Set problem:
Find every line in the records below that holds the word "pose", and copy each one.

Material:
═══

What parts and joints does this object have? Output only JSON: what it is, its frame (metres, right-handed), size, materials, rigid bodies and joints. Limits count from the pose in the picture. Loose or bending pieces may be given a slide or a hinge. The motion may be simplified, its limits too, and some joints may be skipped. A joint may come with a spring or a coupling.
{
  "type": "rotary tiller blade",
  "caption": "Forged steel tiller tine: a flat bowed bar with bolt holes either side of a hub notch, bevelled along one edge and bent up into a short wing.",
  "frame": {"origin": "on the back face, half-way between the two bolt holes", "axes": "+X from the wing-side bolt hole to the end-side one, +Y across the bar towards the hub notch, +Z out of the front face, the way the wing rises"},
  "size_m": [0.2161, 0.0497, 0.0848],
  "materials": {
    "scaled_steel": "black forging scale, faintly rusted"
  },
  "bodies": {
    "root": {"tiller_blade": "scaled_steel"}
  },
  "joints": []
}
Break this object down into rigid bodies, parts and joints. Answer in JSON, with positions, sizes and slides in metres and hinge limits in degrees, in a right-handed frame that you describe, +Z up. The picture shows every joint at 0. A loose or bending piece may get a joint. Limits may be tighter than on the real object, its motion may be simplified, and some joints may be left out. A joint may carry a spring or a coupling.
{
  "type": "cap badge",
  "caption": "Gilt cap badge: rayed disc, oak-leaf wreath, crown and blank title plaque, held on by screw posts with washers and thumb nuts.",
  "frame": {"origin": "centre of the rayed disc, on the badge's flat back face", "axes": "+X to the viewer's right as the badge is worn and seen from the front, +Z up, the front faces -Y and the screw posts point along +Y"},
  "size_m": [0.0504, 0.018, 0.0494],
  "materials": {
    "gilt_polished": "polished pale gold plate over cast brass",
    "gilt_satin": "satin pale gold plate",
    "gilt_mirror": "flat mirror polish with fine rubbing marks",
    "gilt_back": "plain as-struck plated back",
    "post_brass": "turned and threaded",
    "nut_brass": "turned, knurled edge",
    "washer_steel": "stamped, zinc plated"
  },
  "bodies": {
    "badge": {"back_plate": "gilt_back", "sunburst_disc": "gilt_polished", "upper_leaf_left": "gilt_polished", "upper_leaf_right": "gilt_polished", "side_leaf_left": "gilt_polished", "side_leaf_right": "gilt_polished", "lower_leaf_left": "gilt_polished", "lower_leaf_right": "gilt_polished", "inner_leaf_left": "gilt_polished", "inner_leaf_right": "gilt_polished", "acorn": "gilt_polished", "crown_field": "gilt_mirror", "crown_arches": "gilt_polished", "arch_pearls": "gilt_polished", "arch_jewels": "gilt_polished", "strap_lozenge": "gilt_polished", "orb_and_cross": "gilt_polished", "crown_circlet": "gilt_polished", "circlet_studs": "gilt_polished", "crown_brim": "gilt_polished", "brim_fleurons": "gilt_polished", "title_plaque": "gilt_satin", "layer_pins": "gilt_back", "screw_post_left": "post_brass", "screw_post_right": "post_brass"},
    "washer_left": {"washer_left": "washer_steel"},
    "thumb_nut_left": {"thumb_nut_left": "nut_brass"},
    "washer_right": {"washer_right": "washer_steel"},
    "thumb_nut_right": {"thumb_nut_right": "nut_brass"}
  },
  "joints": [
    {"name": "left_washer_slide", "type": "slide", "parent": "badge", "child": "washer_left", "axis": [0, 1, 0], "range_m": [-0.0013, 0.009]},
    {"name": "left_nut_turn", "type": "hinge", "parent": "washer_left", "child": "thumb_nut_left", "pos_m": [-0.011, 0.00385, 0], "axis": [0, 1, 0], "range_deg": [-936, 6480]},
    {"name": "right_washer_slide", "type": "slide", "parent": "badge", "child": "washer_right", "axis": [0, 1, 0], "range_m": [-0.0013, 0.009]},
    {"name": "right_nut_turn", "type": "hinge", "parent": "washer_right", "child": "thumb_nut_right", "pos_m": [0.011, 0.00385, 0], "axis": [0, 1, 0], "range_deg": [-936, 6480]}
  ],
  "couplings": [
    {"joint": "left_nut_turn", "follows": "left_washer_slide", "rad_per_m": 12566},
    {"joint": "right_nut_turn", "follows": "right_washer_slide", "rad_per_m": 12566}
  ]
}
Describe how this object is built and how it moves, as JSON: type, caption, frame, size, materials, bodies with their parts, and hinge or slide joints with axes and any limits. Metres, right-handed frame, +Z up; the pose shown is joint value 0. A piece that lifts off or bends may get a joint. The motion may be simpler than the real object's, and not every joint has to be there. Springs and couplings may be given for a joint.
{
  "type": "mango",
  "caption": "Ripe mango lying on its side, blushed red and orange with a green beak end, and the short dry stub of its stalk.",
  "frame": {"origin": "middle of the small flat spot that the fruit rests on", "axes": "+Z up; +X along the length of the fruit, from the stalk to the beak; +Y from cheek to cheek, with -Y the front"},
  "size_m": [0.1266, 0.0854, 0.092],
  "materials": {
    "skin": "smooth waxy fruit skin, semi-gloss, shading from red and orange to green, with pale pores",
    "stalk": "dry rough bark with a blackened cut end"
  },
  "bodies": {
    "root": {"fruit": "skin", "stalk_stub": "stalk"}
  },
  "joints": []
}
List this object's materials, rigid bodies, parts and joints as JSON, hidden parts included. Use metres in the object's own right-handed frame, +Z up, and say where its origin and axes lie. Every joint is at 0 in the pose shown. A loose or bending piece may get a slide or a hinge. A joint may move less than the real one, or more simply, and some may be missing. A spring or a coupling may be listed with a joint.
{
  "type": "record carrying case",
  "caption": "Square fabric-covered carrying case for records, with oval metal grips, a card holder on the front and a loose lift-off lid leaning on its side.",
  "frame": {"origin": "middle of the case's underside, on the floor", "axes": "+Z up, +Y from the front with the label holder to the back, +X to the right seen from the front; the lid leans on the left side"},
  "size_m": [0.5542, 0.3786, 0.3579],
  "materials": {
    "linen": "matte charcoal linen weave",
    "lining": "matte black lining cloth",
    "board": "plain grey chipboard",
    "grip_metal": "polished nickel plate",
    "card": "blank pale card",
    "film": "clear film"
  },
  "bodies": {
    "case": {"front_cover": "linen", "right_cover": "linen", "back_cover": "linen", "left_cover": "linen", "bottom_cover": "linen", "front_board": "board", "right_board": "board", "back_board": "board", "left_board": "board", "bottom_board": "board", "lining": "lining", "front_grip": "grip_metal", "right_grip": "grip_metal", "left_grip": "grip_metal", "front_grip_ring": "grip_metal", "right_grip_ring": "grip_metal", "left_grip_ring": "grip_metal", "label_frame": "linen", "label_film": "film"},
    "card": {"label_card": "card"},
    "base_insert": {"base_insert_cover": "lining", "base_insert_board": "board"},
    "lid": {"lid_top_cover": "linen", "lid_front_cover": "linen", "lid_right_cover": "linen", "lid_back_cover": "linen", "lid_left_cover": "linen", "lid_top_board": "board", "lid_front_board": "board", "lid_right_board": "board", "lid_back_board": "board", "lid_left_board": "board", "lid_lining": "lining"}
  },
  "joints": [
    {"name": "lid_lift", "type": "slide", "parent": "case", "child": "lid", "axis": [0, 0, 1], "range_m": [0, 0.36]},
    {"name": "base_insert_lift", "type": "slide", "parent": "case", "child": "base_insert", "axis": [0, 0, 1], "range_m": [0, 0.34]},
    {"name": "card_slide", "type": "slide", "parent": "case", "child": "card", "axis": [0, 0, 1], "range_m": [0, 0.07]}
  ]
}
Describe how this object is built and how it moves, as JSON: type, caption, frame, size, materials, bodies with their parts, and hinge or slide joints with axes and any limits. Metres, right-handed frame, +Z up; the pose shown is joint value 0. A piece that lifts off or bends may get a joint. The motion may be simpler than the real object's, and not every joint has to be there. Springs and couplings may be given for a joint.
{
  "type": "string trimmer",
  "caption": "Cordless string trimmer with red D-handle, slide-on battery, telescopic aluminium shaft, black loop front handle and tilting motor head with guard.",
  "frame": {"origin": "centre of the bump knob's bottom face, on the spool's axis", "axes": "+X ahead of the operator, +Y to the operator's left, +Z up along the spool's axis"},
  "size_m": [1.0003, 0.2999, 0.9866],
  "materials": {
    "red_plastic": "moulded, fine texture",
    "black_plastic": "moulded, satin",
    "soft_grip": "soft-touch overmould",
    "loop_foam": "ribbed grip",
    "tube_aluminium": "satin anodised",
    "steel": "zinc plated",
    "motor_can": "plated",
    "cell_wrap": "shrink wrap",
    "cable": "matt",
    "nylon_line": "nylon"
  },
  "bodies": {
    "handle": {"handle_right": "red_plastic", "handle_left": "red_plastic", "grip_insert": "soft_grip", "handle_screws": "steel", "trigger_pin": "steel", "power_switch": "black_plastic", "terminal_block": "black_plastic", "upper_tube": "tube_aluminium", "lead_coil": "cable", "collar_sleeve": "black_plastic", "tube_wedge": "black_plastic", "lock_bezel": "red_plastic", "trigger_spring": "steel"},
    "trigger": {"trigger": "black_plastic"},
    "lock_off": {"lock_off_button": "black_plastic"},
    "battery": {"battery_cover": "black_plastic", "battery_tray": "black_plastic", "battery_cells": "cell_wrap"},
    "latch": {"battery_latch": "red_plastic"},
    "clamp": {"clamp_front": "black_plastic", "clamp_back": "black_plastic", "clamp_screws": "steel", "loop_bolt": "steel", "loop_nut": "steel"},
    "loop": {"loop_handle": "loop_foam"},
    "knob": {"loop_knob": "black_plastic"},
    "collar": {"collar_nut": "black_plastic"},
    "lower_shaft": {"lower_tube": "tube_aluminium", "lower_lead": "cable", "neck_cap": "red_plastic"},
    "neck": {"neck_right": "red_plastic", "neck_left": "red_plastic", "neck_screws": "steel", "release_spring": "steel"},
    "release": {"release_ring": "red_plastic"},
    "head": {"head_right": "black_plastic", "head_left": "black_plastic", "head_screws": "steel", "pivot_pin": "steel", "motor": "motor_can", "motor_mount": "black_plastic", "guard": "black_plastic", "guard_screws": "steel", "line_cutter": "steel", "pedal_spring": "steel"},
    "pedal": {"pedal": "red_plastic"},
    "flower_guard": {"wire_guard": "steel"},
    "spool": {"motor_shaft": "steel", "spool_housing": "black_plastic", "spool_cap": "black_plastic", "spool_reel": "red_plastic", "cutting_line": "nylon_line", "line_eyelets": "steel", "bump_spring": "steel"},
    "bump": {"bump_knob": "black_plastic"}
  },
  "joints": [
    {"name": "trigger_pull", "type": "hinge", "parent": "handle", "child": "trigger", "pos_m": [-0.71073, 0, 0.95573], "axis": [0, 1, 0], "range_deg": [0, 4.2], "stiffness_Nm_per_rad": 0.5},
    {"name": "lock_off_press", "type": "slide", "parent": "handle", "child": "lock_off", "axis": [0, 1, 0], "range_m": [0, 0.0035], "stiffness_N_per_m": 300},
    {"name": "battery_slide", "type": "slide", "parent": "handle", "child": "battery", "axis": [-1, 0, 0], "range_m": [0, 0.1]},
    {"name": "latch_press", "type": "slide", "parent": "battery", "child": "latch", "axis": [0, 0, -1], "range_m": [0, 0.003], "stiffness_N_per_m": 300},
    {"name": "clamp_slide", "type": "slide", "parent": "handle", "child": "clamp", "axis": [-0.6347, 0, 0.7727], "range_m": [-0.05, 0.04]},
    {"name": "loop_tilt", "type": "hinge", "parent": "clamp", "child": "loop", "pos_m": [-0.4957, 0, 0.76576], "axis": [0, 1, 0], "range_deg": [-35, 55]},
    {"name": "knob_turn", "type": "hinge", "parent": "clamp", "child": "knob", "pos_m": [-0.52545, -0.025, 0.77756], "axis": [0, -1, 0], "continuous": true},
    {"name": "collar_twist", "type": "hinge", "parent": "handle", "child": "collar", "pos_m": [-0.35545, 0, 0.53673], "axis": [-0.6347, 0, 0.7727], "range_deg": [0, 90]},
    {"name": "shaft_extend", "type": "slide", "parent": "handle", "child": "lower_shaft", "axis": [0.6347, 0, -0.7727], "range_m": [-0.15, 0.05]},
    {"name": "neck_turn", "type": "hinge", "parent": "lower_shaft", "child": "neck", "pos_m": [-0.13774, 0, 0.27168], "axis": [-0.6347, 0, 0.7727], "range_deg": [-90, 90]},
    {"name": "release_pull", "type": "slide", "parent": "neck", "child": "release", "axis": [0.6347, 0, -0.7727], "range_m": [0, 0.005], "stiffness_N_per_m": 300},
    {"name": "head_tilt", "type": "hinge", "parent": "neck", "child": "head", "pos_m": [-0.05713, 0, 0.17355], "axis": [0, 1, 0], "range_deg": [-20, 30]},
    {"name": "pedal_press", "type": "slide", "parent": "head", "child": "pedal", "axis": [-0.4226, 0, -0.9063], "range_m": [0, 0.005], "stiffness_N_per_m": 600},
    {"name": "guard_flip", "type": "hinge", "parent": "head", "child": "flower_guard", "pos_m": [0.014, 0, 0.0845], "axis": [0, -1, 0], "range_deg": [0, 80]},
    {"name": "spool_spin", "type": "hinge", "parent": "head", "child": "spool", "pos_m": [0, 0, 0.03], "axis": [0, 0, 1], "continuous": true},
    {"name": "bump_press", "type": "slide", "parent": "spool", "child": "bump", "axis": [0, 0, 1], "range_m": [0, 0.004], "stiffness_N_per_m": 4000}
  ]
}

═══

Written answer:
What parts and joints does this object have? Output only JSON: what it is, its frame (metres, right-handed), size, materials, rigid bodies and joints. Limits count from the pose in the picture. Loose or bending pieces may be given a slide or a hinge. The motion may be simplified, its limits too, and some joints may be skipped. A joint may come with a spring or a coupling.
Describe how this object is built and how it moves, as JSON: type, caption, frame, size, materials, bodies with their parts, and hinge or slide joints with axes and any limits. Metres, right-handed frame, +Z up; the pose shown is joint value 0. A piece that lifts off or bends may get a joint. The motion may be simpler than the real object's, and not every joint has to be there. Springs and couplings may be given for a joint.
List this object's materials, rigid bodies, parts and joints as JSON, hidden parts included. Use metres in the object's own right-handed frame, +Z up, and say where its origin and axes lie. Every joint is at 0 in the pose shown. A loose or bending piece may get a slide or a hinge. A joint may move less than the real one, or more simply, and some may be missing. A spring or a coupling may be listed with a joint.
Describe how this object is built and how it moves, as JSON: type, caption, frame, size, materials, bodies with their parts, and hinge or slide joints with axes and any limits. Metres, right-handed frame, +Z up; the pose shown is joint value 0. A piece that lifts off or bends may get a joint. The motion may be simpler than the real object's, and not every joint has to be there. Springs and couplings may be given for a joint.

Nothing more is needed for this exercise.